The Defence Ministry was ordered to pay 2.6 billion rubles to Pella, according to an Oct. 24 post on the Moscow city court’s website.
According to the contract for the Ladoga vessel, which was valued at around 1.5 billion rubles, Pella planned to provide the ship to the ministry by November 2016. The court’s decision noted that the ministry made changes to the design and provided them to Pella company in February 2016.
Those changes, company officials said, increased the price of the vessel to more than 3.2 billion rubles. Due to adjustments to the ship’s size, among other features, the company was unable to deliver the vessel until September 2018.

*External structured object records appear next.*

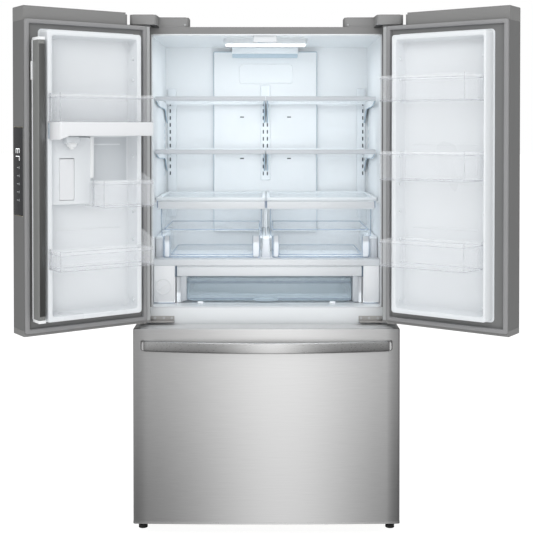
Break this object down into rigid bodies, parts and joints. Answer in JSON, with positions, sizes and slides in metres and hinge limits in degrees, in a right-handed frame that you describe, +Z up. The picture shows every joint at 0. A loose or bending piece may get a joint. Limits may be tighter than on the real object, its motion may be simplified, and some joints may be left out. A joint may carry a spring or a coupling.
{
  "type": "french door refrigerator",
  "caption": "Tall refrigerator with two hinged upper doors, a pull-out lower freezer drawer, glass shelves, crispers, door bins and a folding centre bar.",
  "frame": {"origin": "on the floor, at the middle of the cabinet footprint", "axes": "+X to the right seen from the front, -Y the front, +Z up"},
  "size_m": [1.654, 1.1778, 1.784],
  "materials": {
    "cabinet_steel": "satin grey paint",
    "foam": "closed-cell foam",
    "liner_white": "gloss white vacuum-formed plastic",
    "frame_steel": "matt black paint",
    "galvanised": "zinc plated",
    "compressor_black": "gloss black paint",
    "copper": "copper tube",
    "fan_plastic": "matt",
    "aluminium": "mill finish",
    "white_plastic": "satin white",
    "lamp": "frosted diffuser",
    "track_steel": "white-grey powder coat",
    "glass": "clear toughened glass",
    "clear_plastic": "clear polystyrene",
    "hinge_steel": "plated steel",
    "cover_grey": "satin grey",
    "foot_black": "matt black",
    "stainless": "brushed stainless steel",
    "handle_steel": "brushed",
    "gasket_grey": "soft grey vinyl",
    "bar_grey": "satin grey",
    "panel_black": "gloss dark grey"
  },
  "bodies": {
    "cabinet": {"cabinet_case": "cabinet_steel", "cabinet_insulation": "foam", "fresh_food_liner": "liner_white", "freezer_liner": "liner_white", "base_frame": "frame_steel", "rear_cover": "galvanised", "compressor": "compressor_black", "condenser_coil": "copper", "evaporator_coil": "aluminium", "evaporator_cover": "white_plastic", "air_duct_cover": "white_plastic", "ceiling_light": "lamp", "mullion_guide": "white_plastic", "shelf_tracks": "track_steel", "shelf_frames": "white_plastic", "shelf_glass": "glass", "crisper_cover": "white_plastic", "deli_cover": "white_plastic", "top_hinges": "hinge_steel", "top_hinge_covers": "cover_grey", "middle_hinges": "hinge_steel", "hinge_screws": "hinge_steel", "freezer_rails": "galvanised"},
    "left_foot": {"left_foot": "foot_black"},
    "right_foot": {"right_foot": "foot_black"},
    "left_roller": {"left_roller": "foot_black"},
    "right_roller": {"right_roller": "foot_black"},
    "condenser_fan": {"condenser_fan": "fan_plastic"},
    "evaporator_fan": {"evaporator_fan": "fan_plastic"},
    "water_filter": {"water_filter": "white_plastic"},
    "left_crisper": {"left_crisper": "clear_plastic", "left_crisper_front": "clear_plastic"},
    "right_crisper": {"right_crisper": "clear_plastic", "right_crisper_front": "clear_plastic"},
    "deli_drawer": {"deli_drawer": "clear_plastic", "deli_front": "white_plastic"},
    "freezer_drawer": {"freezer_panel": "stainless", "freezer_foam": "foam", "freezer_inner": "liner_white", "freezer_gasket": "gasket_grey", "freezer_handle": "handle_steel", "freezer_slides": "galvanised", "freezer_basket": "white_plastic"},
    "freezer_upper_basket": {"freezer_upper_basket": "white_plastic"},
    "left_door": {"left_door_panel": "stainless", "left_door_foam": "foam", "left_door_liner": "liner_white", "left_door_gasket": "gasket_grey", "left_door_handle": "handle_steel", "left_door_bins": "clear_plastic", "control_panel": "panel_black", "dispenser_housing": "white_plastic"},
    "dispenser_paddle": {"dispenser_paddle": "white_plastic"},
    "mullion_bar": {"mullion_bar": "bar_grey"},
    "right_door": {"right_door_panel": "stainless", "right_door_foam": "foam", "right_door_liner": "liner_white", "right_door_gasket": "gasket_grey", "right_door_handle": "handle_steel", "right_door_bins": "clear_plastic"}
  },
  "joints": [
    {"name": "left_door_hinge", "type": "hinge", "parent": "cabinet", "child": "left_door", "pos_m": [-0.436, -0.4215, 1.2], "axis": [0, 0, -1], "range_deg": [-145, 0]},
    {"name": "right_door_hinge", "type": "hinge", "parent": "cabinet", "child": "right_door", "pos_m": [0.436, -0.4215, 1.2], "axis": [0, 0, 1], "range_deg": [-145, 0]},
    {"name": "mullion_fold", "type": "hinge", "parent": "left_door", "child": "mullion_bar", "pos_m": [-0.73433, -0.70242, 1.2], "axis": [0, 0, 1], "range_deg": [-90, 0]},
    {"name": "dispenser_press", "type": "hinge", "parent": "left_door", "child": "dispenser_paddle", "pos_m": [-0.64143, -0.64592, 1.308], "axis": [0.8192, 0.5736, 0], "range_deg": [0, 6]},
    {"name": "freezer_slide", "type": "slide", "parent": "cabinet", "child": "freezer_drawer", "axis": [0, -1, 0], "range_m": [0, 0.37]},
    {"name": "upper_basket_slide", "type": "slide", "parent": "cabinet", "child": "freezer_upper_basket", "axis": [0, -1, 0], "range_m": [0, 0.222]},
    {"name": "left_crisper_slide", "type": "slide", "parent": "cabinet", "child": "left_crisper", "axis": [0, -1, 0], "range_m": [0, 0.3]},
    {"name": "right_crisper_slide", "type": "slide", "parent": "cabinet", "child": "right_crisper", "axis": [0, -1, 0], "range_m": [0, 0.3]},
    {"name": "deli_slide", "type": "slide", "parent": "cabinet", "child": "deli_drawer", "axis": [0, -1, 0], "range_m": [0, 0.28]},
    {"name": "filter_turn", "type": "hinge", "parent": "cabinet", "child": "water_filter", "pos_m": [-0.371, -0.2575, 0.825], "axis": [0, -1, 0], "range_deg": [0, 90]},
    {"name": "left_foot_height", "type": "slide", "parent": "cabinet", "child": "left_foot", "axis": [0, 0, -1], "range_m": [0, 0.012]},
    {"name": "right_foot_height", "type": "slide", "parent": "cabinet", "child": "right_foot", "axis": [0, 0, -1], "range_m": [0, 0.012]},
    {"name": "left_roller_axle", "type": "hinge", "parent": "cabinet", "child": "left_roller", "pos_m": [-0.432, 0.2925, 0.019], "axis": [1, 0, 0], "continuous": true},
    {"name": "right_roller_axle", "type": "hinge", "parent": "cabinet", "child": "right_roller", "pos_m": [0.432, 0.2925, 0.019], "axis": [1, 0, 0], "continuous": true},
    {"name": "condenser_fan_shaft", "type": "hinge", "parent": "cabinet", "child": "condenser_fan", "pos_m": [-0.06, 0.2325, 0.19], "axis": [1, 0, 0], "continuous": true},
    {"name": "evaporator_fan_shaft", "type": "hinge", "parent": "cabinet", "child": "evaporator_fan", "pos_m": [0, 0.1575, 0.62], "axis": [0, -1, 0], "continuous": true}
  ],
  "couplings": [
    {"joint": "mullion_fold", "follows": "left_door_hinge", "ratio": 0.62069},
    {"joint": "upper_basket_slide", "follows": "freezer_slide", "ratio": 0.6}
  ]
}
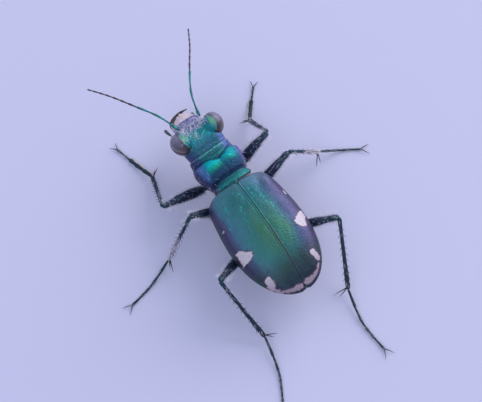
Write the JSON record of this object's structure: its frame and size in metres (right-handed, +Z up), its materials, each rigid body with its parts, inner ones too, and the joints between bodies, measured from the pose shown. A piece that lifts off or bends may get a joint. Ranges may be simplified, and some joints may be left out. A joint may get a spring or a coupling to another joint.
{
  "type": "tiger beetle",
  "caption": "Life-size still model of a green tiger beetle with pale-spotted wing cases, large eyes, curved jaws and long slim legs, standing on its feet.",
  "frame": {"origin": "middle of the box of the whole beetle, at the floor its feet stand on", "axes": "+Z up, head towards -Y, the beetle's left side at +X"},
  "size_m": [0.0165, 0.0216, 0.0039],
  "materials": {
    "shell": "satin iridescent cuticle, green along the seam to violet at the sides, with warm cream spots at the edges",
    "crown": "bright turquoise cuticle with fine wrinkles, violet at the sides",
    "under": "dark blue-green cuticle with thin white hair at the sides",
    "eye": "glossy grey-brown, finely faceted",
    "lip": "cream, half matte",
    "jaw": "glossy dark brown with pale outer base",
    "leg": "blackish metallic green with white hairs",
    "feeler": "dull dark brown, finely downy"
  },
  "bodies": {
    "root": {"abdomen": "under", "coxa_front_left": "leg", "coxa_front_right": "leg", "coxa_hind_left": "leg", "coxa_hind_right": "leg", "coxa_middle_left": "leg", "coxa_middle_right": "leg", "elytron_left": "shell", "elytron_right": "shell", "eye_left": "eye", "eye_right": "eye", "feeler_base_left": "leg", "feeler_base_right": "leg", "feeler_lash_left": "feeler", "feeler_lash_right": "feeler", "femur_front_left": "leg", "femur_front_right": "leg", "femur_hind_left": "leg", "femur_hind_right": "leg", "femur_middle_left": "leg", "femur_middle_right": "leg", "head": "crown", "labrum": "lip", "mandible_left": "jaw", "mandible_right": "jaw", "palp_left": "feeler", "palp_right": "feeler", "prothorax": "crown", "tarsus_front_left": "leg", "tarsus_front_right": "leg", "tarsus_hind_left": "leg", "tarsus_hind_right": "leg", "tarsus_middle_left": "leg", "tarsus_middle_right": "leg", "thorax": "under", "tibia_front_left": "leg", "tibia_front_right": "leg", "tibia_hind_left": "leg", "tibia_hind_right": "leg", "tibia_middle_left": "leg", "tibia_middle_right": "leg"}
  },
  "joints": []
}
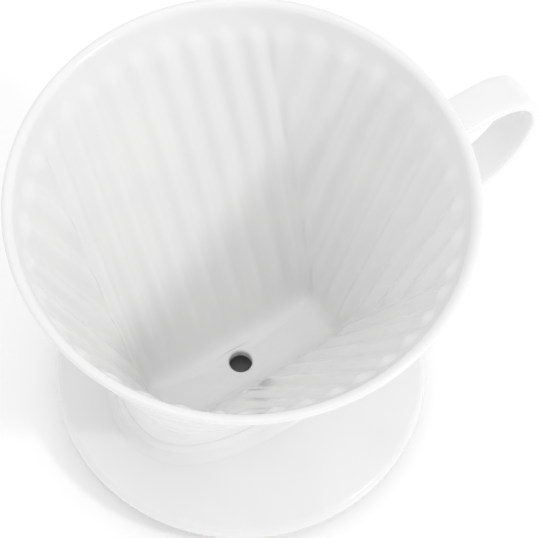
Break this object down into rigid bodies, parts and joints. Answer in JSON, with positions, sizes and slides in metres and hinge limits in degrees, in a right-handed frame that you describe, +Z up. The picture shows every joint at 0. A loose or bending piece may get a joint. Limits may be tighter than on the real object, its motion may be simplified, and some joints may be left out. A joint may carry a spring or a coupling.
{
  "type": "pour over dripper",
  "caption": "Wedge-shaped filter cone, ribbed inside, with a round rim and a drain hole in its slot-shaped floor, on an oval neck and a round saucer, with a strap handle at one end.",
  "frame": {"origin": "on the upright axis through the rim's centre and the drain hole, in the plane that the locating ring's foot stands on", "axes": "+X along the length of the slot-shaped floor, towards the handle; +Z up, out of the open rim; +Y to the left of someone looking along +X"},
  "size_m": [0.1548, 0.125, 0.105],
  "materials": {
    "porcelain_glaze": "gloss",
    "bisque_foot": "matte"
  },
  "bodies": {
    "root": {"filter_cone": "porcelain_glaze", "neck_collar": "porcelain_glaze", "saucer_flange": "porcelain_glaze", "handle_strap": "porcelain_glaze", "handle_upper_lute": "porcelain_glaze", "handle_lower_lute": "porcelain_glaze", "locating_ring": "bisque_foot"}
  },
  "joints": []
}
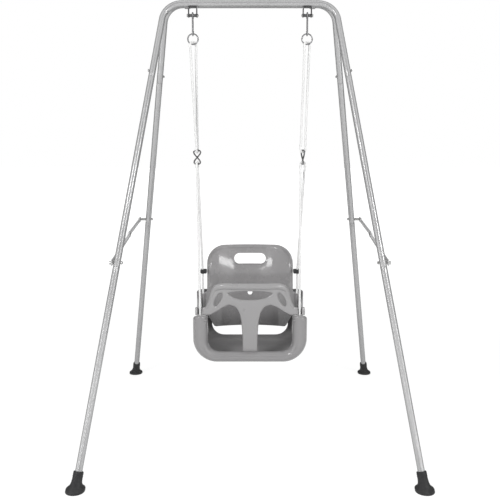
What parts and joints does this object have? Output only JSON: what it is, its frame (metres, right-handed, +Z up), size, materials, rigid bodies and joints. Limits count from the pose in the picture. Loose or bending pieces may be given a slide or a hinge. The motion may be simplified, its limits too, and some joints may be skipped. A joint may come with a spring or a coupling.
{
  "type": "toddler swing set",
  "caption": "Folding steel A-frame stand with a bucket seat on ropes: backrest with handle hole, sliding T-shaped guard, snap hooks, rings and jointed side braces.",
  "frame": {"origin": "on the floor, at the middle of the four feet", "axes": "+Z up, +X to the right of a viewer who faces the child, -Y to the front, where the child faces"},
  "size_m": [1.05, 1.13, 1.4526],
  "materials": {
    "grey_steel": "satin grey paint on steel tube",
    "bolts": "bright zinc plated steel",
    "bright_hardware": "polished plated steel wire",
    "seat_plastic": "smooth mid-grey moulded plastic",
    "guard_plastic": "smooth light grey moulded plastic",
    "black_plastic": "black moulded plastic",
    "black_rubber": "matt black rubber",
    "white_rope": "white braided rope"
  },
  "bodies": {
    "front_frame": {"front_top_frame": "grey_steel", "front_middle_leg_left": "grey_steel", "front_middle_leg_right": "grey_steel", "front_lower_leg_left": "grey_steel", "front_lower_leg_right": "grey_steel", "front_foot_left": "black_rubber", "front_foot_right": "black_rubber", "front_joint_bolt_left": "bolts", "front_joint_bolt_right": "bolts", "front_brace_bolt_left": "bolts", "front_brace_bolt_right": "bolts", "hinge_band_left": "grey_steel", "hinge_band_right": "grey_steel", "hanger_stirrup_left": "grey_steel", "hanger_stirrup_right": "grey_steel", "hanger_pin_left": "bolts", "hanger_pin_right": "bolts"},
    "rear_frame": {"rear_top_frame": "grey_steel", "rear_middle_leg_left": "grey_steel", "rear_middle_leg_right": "grey_steel", "rear_lower_leg_left": "grey_steel", "rear_lower_leg_right": "grey_steel", "rear_foot_left": "black_rubber", "rear_foot_right": "black_rubber", "rear_joint_bolt_left": "bolts", "rear_joint_bolt_right": "bolts", "rear_brace_bolt_left": "bolts", "rear_brace_bolt_right": "bolts"},
    "swing": {"seat_shell": "seat_plastic", "backrest": "seat_plastic", "pin_bushing_left": "black_plastic", "pin_bushing_right": "black_plastic", "snap_hook_left": "bright_hardware", "snap_hook_right": "bright_hardware", "ring_left": "bright_hardware", "ring_right": "bright_hardware", "upper_rope_left": "white_rope", "upper_rope_right": "white_rope", "rope_connector_left": "bright_hardware", "rope_connector_right": "bright_hardware", "lower_rope_left": "white_rope", "lower_rope_right": "white_rope", "rope_clip_left": "black_plastic", "rope_clip_right": "black_plastic", "rope_knot_front_left": "white_rope", "rope_knot_front_right": "white_rope", "rope_knot_rear_left": "white_rope", "rope_knot_rear_right": "white_rope"},
    "guard": {"guard": "guard_plastic"},
    "gate_left": {"hook_gate_left": "bright_hardware"},
    "brace_front_left": {"brace_front_arm_left": "grey_steel", "knuckle_rivet_left": "bolts"},
    "brace_rear_left": {"brace_rear_arm_left": "grey_steel", "brace_end_cap_left": "bolts"},
    "gate_right": {"hook_gate_right": "bright_hardware"},
    "brace_front_right": {"brace_front_arm_right": "grey_steel", "knuckle_rivet_right": "bolts"},
    "brace_rear_right": {"brace_rear_arm_right": "grey_steel", "brace_end_cap_right": "bolts"}
  },
  "joints": [
    {"name": "frame_fold", "type": "hinge", "parent": "front_frame", "child": "rear_frame", "pos_m": [0, 0.01195, 1.4395], "axis": [-1, 0, 0], "range_deg": [0, 37]},
    {"name": "brace_fold_left", "type": "hinge", "parent": "front_frame", "child": "brace_front_left", "pos_m": [-0.4188, -0.3104, 0.62139], "axis": [1, 0, 0], "range_deg": [-0.5, 63]},
    {"name": "brace_knuckle_left", "type": "hinge", "parent": "brace_front_left", "child": "brace_rear_left", "pos_m": [-0.4205, 0.02577, 0.66964], "axis": [1, 0, 0], "range_deg": [-164, 0.5]},
    {"name": "brace_fold_right", "type": "hinge", "parent": "front_frame", "child": "brace_front_right", "pos_m": [0.4188, -0.3104, 0.62139], "axis": [1, 0, 0], "range_deg": [-0.5, 63]},
    {"name": "brace_knuckle_right", "type": "hinge", "parent": "brace_front_right", "child": "brace_rear_right", "pos_m": [0.4205, 0.02577, 0.66964], "axis": [1, 0, 0], "range_deg": [-164, 0.5]},
    {"name": "swing", "type": "hinge", "parent": "front_frame", "child": "swing", "pos_m": [0, -0.01195, 1.401], "axis": [1, 0, 0], "range_deg": [-40, 40]},
    {"name": "guard_slide", "type": "slide", "parent": "swing", "child": "guard", "axis": [0, 0.2366, 0.9716], "range_m": [0, 0.12]},
    {"name": "hook_gate_left", "type": "hinge", "parent": "swing", "child": "gate_left", "pos_m": [-0.18925, -0.00365, 1.3535], "axis": [1, 0, 0], "range_deg": [0, 18], "stiffness_Nm_per_rad": 0.02, "springref_deg": -11.46},
    {"name": "hook_gate_right", "type": "hinge", "parent": "swing", "child": "gate_right", "pos_m": [0.18925, -0.00365, 1.3535], "axis": [1, 0, 0], "range_deg": [0, 18], "stiffness_Nm_per_rad": 0.02, "springref_deg": -11.46}
  ],
  "couplings": [
    {"joint": "brace_fold_left", "follows": "frame_fold", "ratio": 1.6865},
    {"joint": "brace_knuckle_left", "follows": "frame_fold", "ratio": -4.413},
    {"joint": "brace_fold_right", "follows": "frame_fold", "ratio": 1.6865},
    {"joint": "brace_knuckle_right", "follows": "frame_fold", "ratio": -4.413}
  ]
}
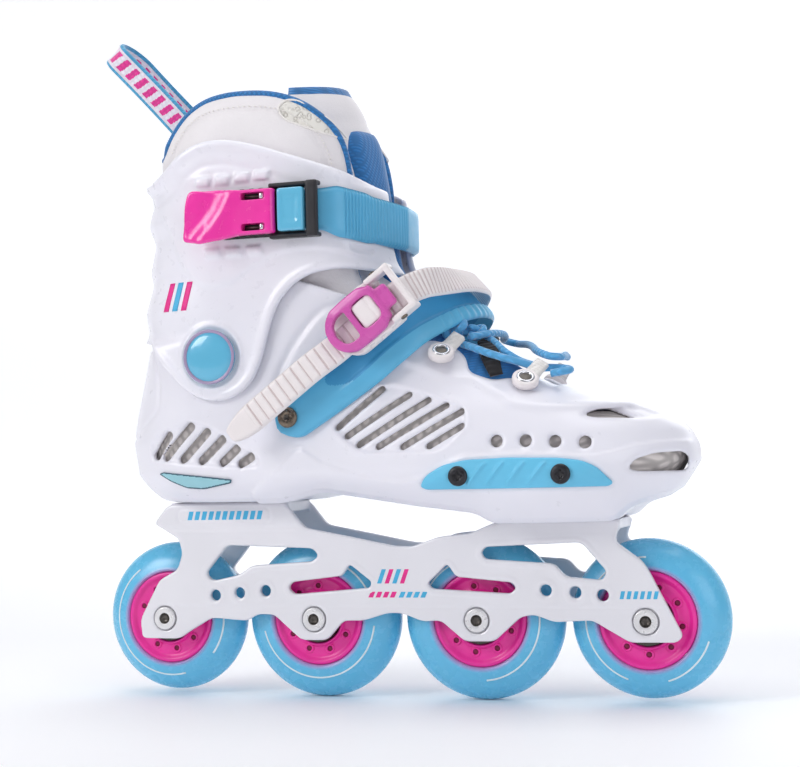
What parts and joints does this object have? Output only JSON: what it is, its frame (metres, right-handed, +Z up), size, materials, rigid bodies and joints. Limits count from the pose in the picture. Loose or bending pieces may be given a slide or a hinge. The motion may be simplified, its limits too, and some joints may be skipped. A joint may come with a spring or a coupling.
{
  "type": "inline skate",
  "caption": "Hard-boot inline skate for the right foot: rockered row of wheels in a metal frame, hinged cuff, soft liner, ratchet instep strap and lever-buckled cuff strap.",
  "frame": {"origin": "bottom centre of the whole skate: Z = 0 is the floor under the middle wheels, X = 0 is midway between the end axles and Y = 0 is the middle of the overall width", "axes": "+X towards the toe, +Y towards the inner side of the right foot, +Z up"},
  "size_m": [0.297, 0.1124, 0.3164],
  "materials": {
    "wheel1_tyre": "glossy light-blue cast urethane",
    "wheel1_hub": "gloss magenta moulding",
    "wheel1_bearing_near": "ground steel",
    "wheel1_bearing_far": "ground steel",
    "wheel1_spacer": "turned",
    "wheel1_axle": "zinc plated",
    "wheel2_tyre": "glossy light-blue cast urethane",
    "wheel2_hub": "gloss magenta moulding",
    "wheel2_bearing_near": "ground steel",
    "wheel2_bearing_far": "ground steel",
    "wheel2_spacer": "turned",
    "wheel2_axle": "zinc plated",
    "wheel3_tyre": "glossy light-blue cast urethane",
    "wheel3_hub": "gloss magenta moulding",
    "wheel3_bearing_near": "ground steel",
    "wheel3_bearing_far": "ground steel",
    "wheel3_spacer": "turned",
    "wheel3_axle": "zinc plated",
    "wheel4_tyre": "glossy light-blue cast urethane",
    "wheel4_hub": "gloss magenta moulding",
    "wheel4_bearing_near": "ground steel",
    "wheel4_bearing_far": "ground steel",
    "wheel4_spacer": "turned",
    "wheel4_axle": "zinc plated",
    "frame": "satin white coating on aluminium",
    "frame_bolt_rear": "zinc plated",
    "frame_bolt_front": "zinc plated",
    "shell": "satin moulded plastic",
    "cuff": "satin moulded plastic",
    "pivot_cap_outer": "satin",
    "guard_outer": "satin",
    "heel_inlay_outer": "gloss",
    "instep_rivet_outer": "dark nickel",
    "guard_screw_outer_rear": "black oxide",
    "lace_loop_outer_rear": "woven tape with a moulded tab",
    "guard_screw_outer_front": "black oxide",
    "lace_loop_outer_front": "woven tape with a moulded tab",
    "pivot_cap_inner": "satin",
    "guard_inner": "satin",
    "heel_inlay_inner": "gloss",
    "instep_rivet_inner": "dark nickel",
    "guard_screw_inner_rear": "black oxide",
    "lace_loop_inner_rear": "woven tape with a moulded tab",
    "guard_screw_inner_front": "black oxide",
    "lace_loop_inner_front": "woven tape with a moulded tab",
    "liner": "synthetic leather over foam",
    "tongue": "synthetic leather over foam",
    "sole_pad": "cloth-faced foam",
    "cuff_strap": "ribbed flexible plastic",
    "cuff_strap_screw": "nickel",
    "cuff_buckle_base": "black moulding",
    "cuff_buckle_lever": "gloss pink moulding",
    "cuff_buckle_slider": "satin",
    "instep_pad": "blue padded strap",
    "instep_ladder": "toothed flexible plastic",
    "instep_buckle": "satin",
    "instep_lever": "gloss mauve moulding",
    "instep_button": "satin",
    "lace": "round braided cord",
    "pull_loop": "woven tape"
  },
  "bodies": {
    "boot": {"wheel1_spacer": "wheel1_spacer", "wheel1_axle": "wheel1_axle", "wheel2_spacer": "wheel2_spacer", "wheel2_axle": "wheel2_axle", "wheel3_spacer": "wheel3_spacer", "wheel3_axle": "wheel3_axle", "wheel4_spacer": "wheel4_spacer", "wheel4_axle": "wheel4_axle", "frame": "frame", "frame_bolt_rear": "frame_bolt_rear", "frame_bolt_front": "frame_bolt_front", "shell": "shell", "guard_outer": "guard_outer", "heel_inlay_outer": "heel_inlay_outer", "instep_rivet_outer": "instep_rivet_outer", "guard_screw_outer_rear": "guard_screw_outer_rear", "lace_loop_outer_rear": "lace_loop_outer_rear", "guard_screw_outer_front": "guard_screw_outer_front", "lace_loop_outer_front": "lace_loop_outer_front", "guard_inner": "guard_inner", "heel_inlay_inner": "heel_inlay_inner", "instep_rivet_inner": "instep_rivet_inner", "guard_screw_inner_rear": "guard_screw_inner_rear", "lace_loop_inner_rear": "lace_loop_inner_rear", "guard_screw_inner_front": "guard_screw_inner_front", "lace_loop_inner_front": "lace_loop_inner_front", "liner": "liner", "tongue": "tongue", "sole_pad": "sole_pad", "instep_pad": "instep_pad", "instep_ladder": "instep_ladder", "instep_buckle": "instep_buckle", "lace": "lace", "pull_loop": "pull_loop"},
    "cuff": {"cuff": "cuff", "pivot_cap_outer": "pivot_cap_outer", "pivot_cap_inner": "pivot_cap_inner", "cuff_strap": "cuff_strap", "cuff_strap_screw": "cuff_strap_screw", "cuff_buckle_base": "cuff_buckle_base", "cuff_buckle_slider": "cuff_buckle_slider"},
    "cuff_lever": {"cuff_buckle_lever": "cuff_buckle_lever"},
    "instep_lever": {"instep_lever": "instep_lever"},
    "instep_button": {"instep_button": "instep_button"},
    "wheel1": {"wheel1_tyre": "wheel1_tyre", "wheel1_hub": "wheel1_hub", "wheel1_bearing_near": "wheel1_bearing_near", "wheel1_bearing_far": "wheel1_bearing_far"},
    "wheel2": {"wheel2_tyre": "wheel2_tyre", "wheel2_hub": "wheel2_hub", "wheel2_bearing_near": "wheel2_bearing_near", "wheel2_bearing_far": "wheel2_bearing_far"},
    "wheel3": {"wheel3_tyre": "wheel3_tyre", "wheel3_hub": "wheel3_hub", "wheel3_bearing_near": "wheel3_bearing_near", "wheel3_bearing_far": "wheel3_bearing_far"},
    "wheel4": {"wheel4_tyre": "wheel4_tyre", "wheel4_hub": "wheel4_hub", "wheel4_bearing_near": "wheel4_bearing_near", "wheel4_bearing_far": "wheel4_bearing_far"}
  },
  "joints": [
    {"name": "wheel1_spin", "type": "hinge", "parent": "boot", "child": "wheel1", "pos_m": [-0.1135, 0.00136, 0.037], "axis": [0, 1, 0], "continuous": true},
    {"name": "wheel2_spin", "type": "hinge", "parent": "boot", "child": "wheel2", "pos_m": [-0.0385, 0.00136, 0.037], "axis": [0, 1, 0], "continuous": true},
    {"name": "wheel3_spin", "type": "hinge", "parent": "boot", "child": "wheel3", "pos_m": [0.0385, 0.00136, 0.037], "axis": [0, 1, 0], "continuous": true},
    {"name": "wheel4_spin", "type": "hinge", "parent": "boot", "child": "wheel4", "pos_m": [0.1135, 0.00136, 0.037], "axis": [0, 1, 0], "continuous": true},
    {"name": "cuff_flex", "type": "hinge", "parent": "boot", "child": "cuff", "pos_m": [-0.0755, 0.00136, 0.1575], "axis": [0, 1, 0], "range_deg": [-2, 8], "deforming": ["liner", "tongue", "pull_loop"]},
    {"name": "cuff_buckle_swing", "type": "hinge", "parent": "cuff", "child": "cuff_lever", "pos_m": [-0.041, -0.05114, 0.2205], "axis": [0, 0, 1], "range_deg": [0, 100]},
    {"name": "instep_lever_swing", "type": "hinge", "parent": "boot", "child": "instep_lever", "pos_m": [0.0132, -0.05424, 0.1799], "axis": [-0.6, 0, 0.8], "range_deg": [0, 65]},
    {"name": "instep_button_press", "type": "slide", "parent": "instep_lever", "child": "instep_button", "axis": [0, 1, 0], "range_m": [0, 0.001]}
  ]
}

The Defence Ministry refused to pay additional costs, citing existing governmental provisions that doesn’t require contractual changes for state orders after the original tender.
Pella officials told the court they couldn’t afford the additional cost, as it would bankrupt the company.
The company also provided the court with a protocol of disagreement, signed by Deputy Defence Minister Alexey Krivoruchko, which mentions the new price discussed by the company and defense officials.
The Russian Defence Ministry and the Russian Embassy in Washington did not respond to requests for comment.
A former shipbuilding industry official, speaking to Defense News on the condition of anonymity, described the 2.6 billion ruble payment ordered by the court to be paid to Pella as “rather huge.”
However, he added, the “discipline to fulfill [state] orders has improved in recent years,” and it is common for defense officials to make “additional wishes” that end up increasing costs beyond those laid out in original contacts.
Pella is also fighting with more than a dozen creditors in court, Russian media reported. The majority of the cases were filed by various Russian fishing companies that ordered trawlers from Pella but didn’t receive them on time.
One creditor, the St. Petersburg-based Petrobalt Design Bureau, filled a suit against Pella, claiming the shipyard didn’t honor its contract obligations to design the fishing vessel on time. The sum claimed in the lawsuit is more than 10 million rubles. A hearing is scheduled for Nov. 23.
“It’s all a big bluff,” said Mathieu Boulègue, a consulting fellow with the Russia and Eurasia Program at Chatham House.
“Forget everything you know about procurement, when it comes to Russia,” Boulègue told Defense News. “They [Pella] can fail, they can be turned into martyrs by the state,” but the company won’t go under because the government needs it as a supplier.
Asked about the future of the Karakut program, he said this latest issue is just one of several production problems with the series. If it’s not the shipyard’s financial failings, it’s a problem securing a part or keeping the production line running, he explained.